S.C. Ins. Co. v. Fid. & Guar. Ins. Underwriters Inc., 327 S.C. 207, 215, 489 S.E.2d 200, 204 (1997). Thus, by providing that “this insurance shall be excess over other valid and collectible insurance applicable to the damaged property,” the GEICO policy's “other insurance” provision is an “excess” clause.
The State Farm policy provides: “If a loss covered by this policy is also covered by other insurance, we will pay only our share of the loss. Our share is the proportion of the loss that the applicable limit under this policy bears to the total amount of insurance covering the loss.” This is a “ ‘pro rata’ clause, which provides that the insurer will pay its share of the loss in the proportion its policy limits relates to the aggregate liability coverage available.” Id. at 211, 489 S.E.2d at 202.

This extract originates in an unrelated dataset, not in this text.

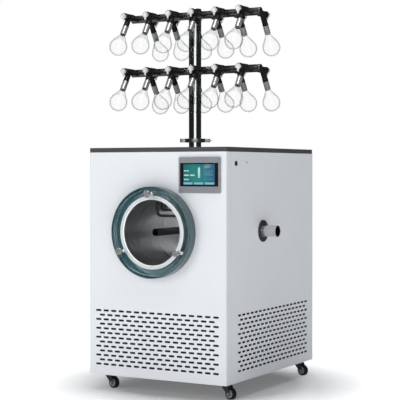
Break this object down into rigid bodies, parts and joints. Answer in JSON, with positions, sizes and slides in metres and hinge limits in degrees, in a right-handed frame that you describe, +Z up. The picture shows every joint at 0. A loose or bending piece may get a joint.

When two policies insure the same risk and one policy contains a pro rata clause while the other contains an excess clause, the policy with the pro rata clause provides primary coverage and the policy with the excess clause provides excess coverage. See, e.g., Am. Interinsurance Exch. v. Commercial Union Assurance Co., 605 F.2d 731, 736 (4th Cir.1979) (holding that a policy with an excess clause was excess to a policy with a pro rata clause); 46 C.J .S. Insurance § 1543 (“Where two insurance policies afford coverage on a particular loss, and one contains a prorated clause as to the other insurance, while the other policy contains an excess clause, the policy containing the excess clause does not provide any coverage until the other policy is exhausted.”). Therefore, GEICO's UIM property damage coverage is excess to the State Farm coverage, and because the State Farm policy limits were not exhausted, GEICO is not obligated to make any UIM property damage benefits payments to Francina.
For the foregoing reasons, we reverse and order the entry of summary judgment for GEICO.
TOAL, C.J., and KITTREDGE, J., concur.PLEICONES, J. and BEATTY, J., concurring in result only.